AIM = Set down the material exactly as given, please, from its first line through the line that includes "const SPREAD = [0.013, 0.021, 0.012];".

SUPPLIED INFORMATION =
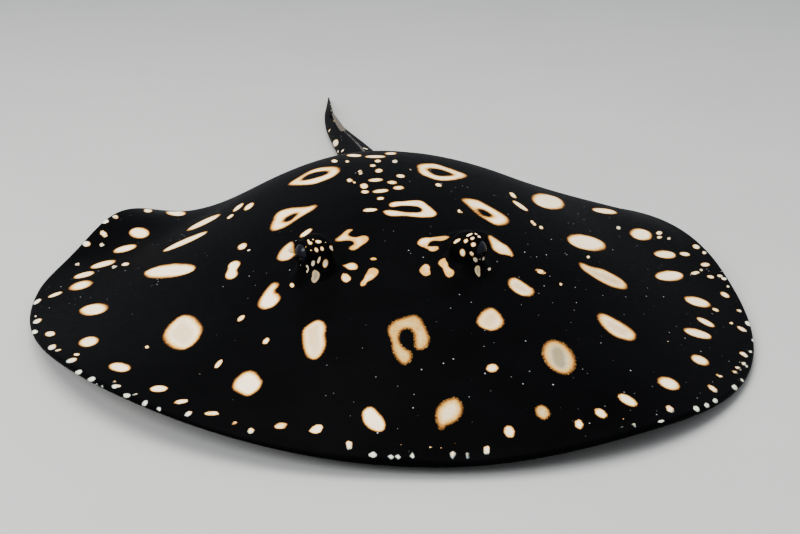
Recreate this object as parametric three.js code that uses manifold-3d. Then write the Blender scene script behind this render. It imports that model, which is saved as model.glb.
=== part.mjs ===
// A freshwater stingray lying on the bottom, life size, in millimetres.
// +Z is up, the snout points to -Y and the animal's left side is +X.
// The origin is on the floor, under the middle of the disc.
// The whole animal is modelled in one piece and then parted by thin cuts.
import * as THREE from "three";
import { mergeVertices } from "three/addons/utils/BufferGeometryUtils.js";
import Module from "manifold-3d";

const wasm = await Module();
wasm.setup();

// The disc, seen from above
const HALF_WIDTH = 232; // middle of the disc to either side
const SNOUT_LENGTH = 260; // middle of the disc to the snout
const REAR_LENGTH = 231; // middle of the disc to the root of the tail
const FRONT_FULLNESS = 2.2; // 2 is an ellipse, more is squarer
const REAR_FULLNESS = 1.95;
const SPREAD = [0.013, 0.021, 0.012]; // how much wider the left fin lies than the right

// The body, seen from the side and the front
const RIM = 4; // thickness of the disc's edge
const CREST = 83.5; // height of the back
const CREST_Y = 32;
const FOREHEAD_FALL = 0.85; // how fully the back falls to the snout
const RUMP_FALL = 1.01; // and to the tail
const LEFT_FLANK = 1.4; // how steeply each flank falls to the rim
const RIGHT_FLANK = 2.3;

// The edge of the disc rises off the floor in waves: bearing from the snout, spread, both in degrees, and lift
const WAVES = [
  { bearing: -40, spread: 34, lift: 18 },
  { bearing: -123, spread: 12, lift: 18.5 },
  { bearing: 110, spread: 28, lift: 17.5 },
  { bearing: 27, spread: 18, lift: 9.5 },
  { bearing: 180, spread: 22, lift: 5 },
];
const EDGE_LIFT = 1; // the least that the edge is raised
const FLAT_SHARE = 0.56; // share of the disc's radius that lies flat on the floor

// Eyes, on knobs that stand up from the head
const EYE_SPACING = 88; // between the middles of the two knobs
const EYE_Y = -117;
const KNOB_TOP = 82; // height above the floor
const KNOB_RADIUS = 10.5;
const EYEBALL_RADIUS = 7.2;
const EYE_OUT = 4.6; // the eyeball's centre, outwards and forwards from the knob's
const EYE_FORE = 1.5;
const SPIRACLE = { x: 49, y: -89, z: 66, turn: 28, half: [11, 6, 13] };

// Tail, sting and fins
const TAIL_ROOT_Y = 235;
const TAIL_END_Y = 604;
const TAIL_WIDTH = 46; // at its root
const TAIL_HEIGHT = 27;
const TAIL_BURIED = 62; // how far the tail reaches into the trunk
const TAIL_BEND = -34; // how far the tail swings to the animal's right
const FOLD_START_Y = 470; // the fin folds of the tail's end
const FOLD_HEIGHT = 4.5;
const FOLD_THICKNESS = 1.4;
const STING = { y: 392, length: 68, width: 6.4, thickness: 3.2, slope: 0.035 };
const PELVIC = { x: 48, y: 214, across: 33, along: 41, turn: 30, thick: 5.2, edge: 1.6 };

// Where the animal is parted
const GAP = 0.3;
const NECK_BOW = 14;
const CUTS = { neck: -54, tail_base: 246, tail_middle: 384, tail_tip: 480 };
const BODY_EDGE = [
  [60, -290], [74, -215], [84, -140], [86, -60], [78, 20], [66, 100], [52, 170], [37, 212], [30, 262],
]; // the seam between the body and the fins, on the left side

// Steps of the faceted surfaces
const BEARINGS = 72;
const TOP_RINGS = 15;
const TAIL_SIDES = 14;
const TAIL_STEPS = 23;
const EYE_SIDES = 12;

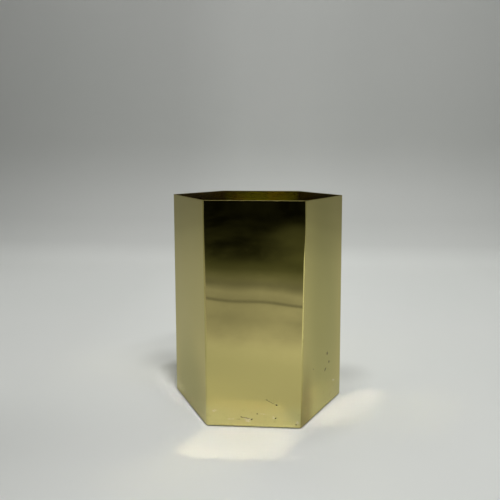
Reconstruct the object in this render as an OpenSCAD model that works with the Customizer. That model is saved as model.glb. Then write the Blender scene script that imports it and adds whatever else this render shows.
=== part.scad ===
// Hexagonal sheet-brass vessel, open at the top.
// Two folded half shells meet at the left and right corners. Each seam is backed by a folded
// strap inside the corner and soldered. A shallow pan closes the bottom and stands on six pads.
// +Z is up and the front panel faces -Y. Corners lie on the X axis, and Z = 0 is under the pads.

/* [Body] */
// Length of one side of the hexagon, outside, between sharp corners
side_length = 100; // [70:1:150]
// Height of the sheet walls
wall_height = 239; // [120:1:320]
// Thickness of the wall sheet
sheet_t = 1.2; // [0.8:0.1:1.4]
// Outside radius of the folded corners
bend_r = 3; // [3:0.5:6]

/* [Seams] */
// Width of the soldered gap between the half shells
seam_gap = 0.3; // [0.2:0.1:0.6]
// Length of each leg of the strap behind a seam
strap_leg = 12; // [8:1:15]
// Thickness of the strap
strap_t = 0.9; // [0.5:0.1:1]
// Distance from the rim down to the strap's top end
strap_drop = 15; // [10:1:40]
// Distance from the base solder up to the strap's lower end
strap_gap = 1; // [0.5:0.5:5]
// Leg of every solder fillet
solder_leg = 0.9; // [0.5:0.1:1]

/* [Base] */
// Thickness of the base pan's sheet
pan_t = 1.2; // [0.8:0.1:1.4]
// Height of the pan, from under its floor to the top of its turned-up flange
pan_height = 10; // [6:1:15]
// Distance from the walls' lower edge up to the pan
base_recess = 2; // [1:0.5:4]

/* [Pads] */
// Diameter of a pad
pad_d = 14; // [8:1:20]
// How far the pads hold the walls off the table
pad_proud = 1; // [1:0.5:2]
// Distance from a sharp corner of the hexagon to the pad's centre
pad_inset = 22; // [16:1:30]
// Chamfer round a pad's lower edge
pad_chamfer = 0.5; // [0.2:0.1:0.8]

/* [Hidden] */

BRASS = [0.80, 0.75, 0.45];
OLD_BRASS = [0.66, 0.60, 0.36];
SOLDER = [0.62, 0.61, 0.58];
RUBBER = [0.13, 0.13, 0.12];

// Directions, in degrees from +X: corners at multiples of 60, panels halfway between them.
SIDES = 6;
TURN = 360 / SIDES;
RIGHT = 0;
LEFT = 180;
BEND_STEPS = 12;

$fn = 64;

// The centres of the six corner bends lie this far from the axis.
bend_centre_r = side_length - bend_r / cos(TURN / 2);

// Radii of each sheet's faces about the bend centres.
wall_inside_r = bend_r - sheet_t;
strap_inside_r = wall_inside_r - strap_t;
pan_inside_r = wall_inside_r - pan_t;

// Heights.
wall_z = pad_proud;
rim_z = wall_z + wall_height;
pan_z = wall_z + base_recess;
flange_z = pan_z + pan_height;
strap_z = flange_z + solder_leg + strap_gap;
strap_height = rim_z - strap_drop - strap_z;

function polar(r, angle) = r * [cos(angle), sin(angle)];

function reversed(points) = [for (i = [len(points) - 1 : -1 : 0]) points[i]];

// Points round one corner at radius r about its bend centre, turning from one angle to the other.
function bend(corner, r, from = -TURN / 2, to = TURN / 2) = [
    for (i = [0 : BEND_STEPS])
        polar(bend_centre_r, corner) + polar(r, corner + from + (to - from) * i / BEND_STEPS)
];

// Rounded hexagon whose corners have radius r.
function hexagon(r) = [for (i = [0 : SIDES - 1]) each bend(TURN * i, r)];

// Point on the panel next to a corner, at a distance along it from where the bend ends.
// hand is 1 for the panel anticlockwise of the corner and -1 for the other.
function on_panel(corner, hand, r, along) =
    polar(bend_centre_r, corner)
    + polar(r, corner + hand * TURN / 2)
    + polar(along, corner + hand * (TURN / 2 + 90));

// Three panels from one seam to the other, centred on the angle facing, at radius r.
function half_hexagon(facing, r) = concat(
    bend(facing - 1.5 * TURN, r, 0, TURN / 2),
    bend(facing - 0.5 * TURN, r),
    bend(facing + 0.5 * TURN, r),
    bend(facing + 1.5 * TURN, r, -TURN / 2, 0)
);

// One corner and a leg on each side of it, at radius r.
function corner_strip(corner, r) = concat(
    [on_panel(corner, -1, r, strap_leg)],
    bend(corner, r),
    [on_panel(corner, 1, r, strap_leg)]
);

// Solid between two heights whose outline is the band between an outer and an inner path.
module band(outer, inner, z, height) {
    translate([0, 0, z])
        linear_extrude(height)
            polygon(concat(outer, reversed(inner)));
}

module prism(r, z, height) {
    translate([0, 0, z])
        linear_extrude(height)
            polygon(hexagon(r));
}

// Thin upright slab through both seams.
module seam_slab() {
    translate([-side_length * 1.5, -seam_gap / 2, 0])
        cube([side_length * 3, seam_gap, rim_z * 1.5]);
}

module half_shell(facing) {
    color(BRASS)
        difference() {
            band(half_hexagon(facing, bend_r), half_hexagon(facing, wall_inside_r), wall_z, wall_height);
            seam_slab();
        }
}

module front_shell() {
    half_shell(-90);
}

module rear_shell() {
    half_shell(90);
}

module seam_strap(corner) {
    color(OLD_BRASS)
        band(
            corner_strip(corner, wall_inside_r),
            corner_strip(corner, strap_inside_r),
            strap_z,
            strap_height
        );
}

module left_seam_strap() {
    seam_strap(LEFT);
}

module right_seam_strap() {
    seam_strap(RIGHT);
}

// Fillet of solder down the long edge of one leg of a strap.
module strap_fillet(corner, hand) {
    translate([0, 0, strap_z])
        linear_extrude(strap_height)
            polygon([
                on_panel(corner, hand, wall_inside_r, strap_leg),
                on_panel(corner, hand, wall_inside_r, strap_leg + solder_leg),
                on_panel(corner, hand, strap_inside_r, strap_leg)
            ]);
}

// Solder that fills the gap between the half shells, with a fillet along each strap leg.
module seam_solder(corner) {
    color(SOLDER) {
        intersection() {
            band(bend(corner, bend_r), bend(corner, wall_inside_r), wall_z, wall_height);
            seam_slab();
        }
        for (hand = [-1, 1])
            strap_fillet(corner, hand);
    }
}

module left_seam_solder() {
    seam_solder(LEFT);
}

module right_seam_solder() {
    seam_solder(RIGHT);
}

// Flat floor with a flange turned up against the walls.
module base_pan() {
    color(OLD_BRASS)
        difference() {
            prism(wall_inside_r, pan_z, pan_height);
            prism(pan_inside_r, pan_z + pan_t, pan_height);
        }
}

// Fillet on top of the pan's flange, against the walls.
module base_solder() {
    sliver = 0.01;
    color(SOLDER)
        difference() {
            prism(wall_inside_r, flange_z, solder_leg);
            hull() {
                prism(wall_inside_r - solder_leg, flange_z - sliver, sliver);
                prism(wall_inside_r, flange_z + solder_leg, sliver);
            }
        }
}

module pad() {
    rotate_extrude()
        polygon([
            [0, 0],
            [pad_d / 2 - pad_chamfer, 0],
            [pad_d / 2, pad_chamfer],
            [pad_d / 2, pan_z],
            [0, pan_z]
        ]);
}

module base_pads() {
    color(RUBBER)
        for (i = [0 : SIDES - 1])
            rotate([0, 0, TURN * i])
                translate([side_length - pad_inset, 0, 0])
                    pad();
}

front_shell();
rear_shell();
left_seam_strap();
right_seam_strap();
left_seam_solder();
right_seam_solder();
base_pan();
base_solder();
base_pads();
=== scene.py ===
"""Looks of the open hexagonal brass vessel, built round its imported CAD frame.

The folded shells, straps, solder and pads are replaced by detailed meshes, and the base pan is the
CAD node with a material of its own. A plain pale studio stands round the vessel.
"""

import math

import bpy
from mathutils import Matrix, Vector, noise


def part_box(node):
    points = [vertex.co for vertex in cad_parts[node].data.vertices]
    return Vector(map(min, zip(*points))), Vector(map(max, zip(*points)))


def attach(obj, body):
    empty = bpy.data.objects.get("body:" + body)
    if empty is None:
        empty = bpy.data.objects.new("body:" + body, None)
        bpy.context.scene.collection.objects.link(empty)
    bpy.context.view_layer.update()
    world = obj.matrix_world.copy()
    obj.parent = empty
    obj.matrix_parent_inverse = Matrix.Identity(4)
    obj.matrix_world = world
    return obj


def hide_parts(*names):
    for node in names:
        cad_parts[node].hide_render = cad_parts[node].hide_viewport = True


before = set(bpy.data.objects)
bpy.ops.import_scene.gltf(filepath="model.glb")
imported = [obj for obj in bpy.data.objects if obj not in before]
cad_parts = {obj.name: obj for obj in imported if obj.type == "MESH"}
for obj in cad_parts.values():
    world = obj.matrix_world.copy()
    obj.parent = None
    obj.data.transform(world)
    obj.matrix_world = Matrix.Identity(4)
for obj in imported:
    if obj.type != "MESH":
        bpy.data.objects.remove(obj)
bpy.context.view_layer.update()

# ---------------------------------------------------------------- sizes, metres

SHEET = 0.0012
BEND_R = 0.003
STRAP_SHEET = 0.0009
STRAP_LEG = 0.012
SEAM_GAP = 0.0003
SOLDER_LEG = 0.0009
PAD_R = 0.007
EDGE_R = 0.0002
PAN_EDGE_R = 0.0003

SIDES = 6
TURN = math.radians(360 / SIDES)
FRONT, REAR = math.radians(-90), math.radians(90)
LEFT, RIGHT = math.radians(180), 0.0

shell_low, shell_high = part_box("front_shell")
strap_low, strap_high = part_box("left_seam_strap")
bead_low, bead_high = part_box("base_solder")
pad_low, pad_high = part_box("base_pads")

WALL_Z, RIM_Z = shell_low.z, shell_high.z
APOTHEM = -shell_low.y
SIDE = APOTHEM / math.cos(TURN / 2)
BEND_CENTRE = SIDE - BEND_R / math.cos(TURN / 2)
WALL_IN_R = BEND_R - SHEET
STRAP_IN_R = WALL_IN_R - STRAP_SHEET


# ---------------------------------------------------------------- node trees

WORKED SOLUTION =
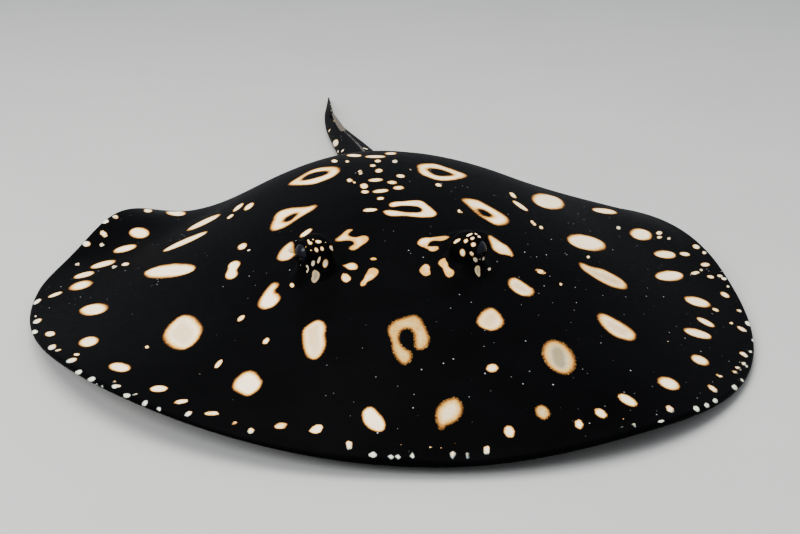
Recreate this object as parametric three.js code that uses manifold-3d. Then write the Blender scene script behind this render. It imports that model, which is saved as model.glb.
=== part.mjs ===
// A freshwater stingray lying on the bottom, life size, in millimetres.
// +Z is up, the snout points to -Y and the animal's left side is +X.
// The origin is on the floor, under the middle of the disc.
// The whole animal is modelled in one piece and then parted by thin cuts.
import * as THREE from "three";
import { mergeVertices } from "three/addons/utils/BufferGeometryUtils.js";
import Module from "manifold-3d";

const wasm = await Module();
wasm.setup();

// The disc, seen from above
const HALF_WIDTH = 232; // middle of the disc to either side
const SNOUT_LENGTH = 260; // middle of the disc to the snout
const REAR_LENGTH = 231; // middle of the disc to the root of the tail
const FRONT_FULLNESS = 2.2; // 2 is an ellipse, more is squarer
const REAR_FULLNESS = 1.95;
const SPREAD = [0.013, 0.021, 0.012]; // how much wider the left fin lies than the right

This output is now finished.